Saturday, May 11, 2013

After Catastrophe


Resilience, as it is now defined, has roots in various fields but perhaps most notably in ecology. In 1973, C.S. (Buzz) Holling, then a professor of ecology at the University of British Columbia, published an article titled "Resilience and Stability of Ecological Systems." Holling argued that traditional studies of systems, using methods inherited from fields like physics, assumed that ecosystems existed in an equilibrium—to which they would return after a disturbance.

"What Holling was trying to introduce in this idea was that ecosystems could exist in qualitatively different forms," says Lance H. Gunderson, a professor of environmental studies at Emory University who worked extensively with Holling on resilience research.

Essentially, "resilience" refers to a system's ability to absorb shocks. Over time, various fields have adopted the term and the ideas behind it, and it has become value laden. When national-security experts and risk managers talk about resilience, they're often thinking about "recovery"—protecting "normal" life, and how quickly we can rebound to "normal" after a disaster. Others think of "resilience" and "sustainability" as synonyms. (...)

Most approaches to resilience, Fiksel complains, resemble traditional risk management: Identify a set of risks, calculate the probabilities, and do what you can to mitigate those risks. Those techniques, says Fiksel, don't account for the unexpected—the so-called black swans—and they don't acknowledge the rolling, compounding effects that disruptions can have in a hyperfast, hyperconnected world.

"We tend to get locked into economic and technological patterns that constrain us in terms of our ability to evolve and cope with new challenges," he says. "What we really need is to operate with variability as the norm."

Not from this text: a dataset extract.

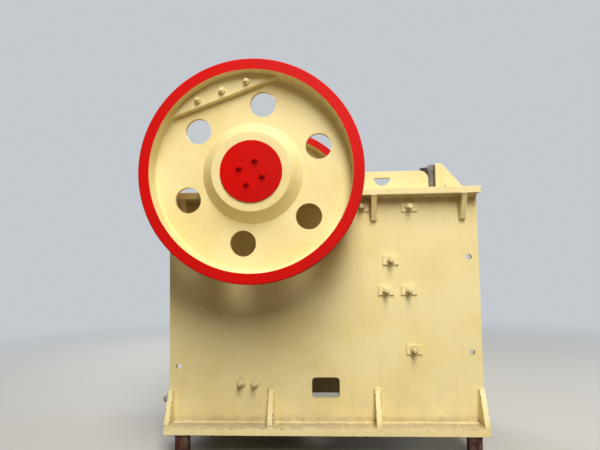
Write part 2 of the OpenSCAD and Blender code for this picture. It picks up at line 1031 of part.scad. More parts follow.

Consider what has hit us hardest in recent years, how some of these disruptions came from or led to other woes: September 11, 2001; the 2003 Northeast blackout; the oil shock of 2008; the mortgage crisis and the Great Recession; Deepwater Horizon; the intense droughts; Hurricanes Katrina, Irene, and Sandy.

There are surely more disruptions to come. Stephen E. Flynn, a security expert and former military officer who is co-director of the George J. Kostas Research Institute for Homeland Security at Northeastern University, ticks off the most likely threats: a breakdown in the power grid; interruption of global supply chains, including those that provide our food; an accident at one of the many chemical factories in urban areas; or damage to the dams, locks, and waterways that shuttle agricultural products and other goods out to sea. The No. 1 threat, he says, is a terrorist attack that prompts lawmakers and a frightened public to shred the Bill of Rights or overreact in another way.

The tendency in government has been to focus intensely on these threats—or other problems, considering the wars on cancer, poverty, drugs, crime, and so on—and to try to eliminate them.

"If you look at the post-World War II area," Flynn says, "there is almost an overarching focus on reducing risk and bringing risk down to zero," the idea that this could be done "if you brought enough science and enough resources and you applied enough muscle." Since 9/11, that policy has meant spending vast sums to go after terrorists out there, but perhaps we aren't safer.

"Why do we have all this money to go after man-made terrorist attacks, and then we let our bridges fall down?" Flynn wonders.

He advocates a different approach. We should make American society more robust so that it can absorb shocks and carry on. Part of that shift includes reorienting people's attitudes so that they are more willing to deal with these uncertainties. The generation before World War II accepted risk as a matter of life, he says. "They had less ambition or hubris to believe that you would contain all of these things," he says, "and a measure of character was how you would deal with adversity, how you overcame it."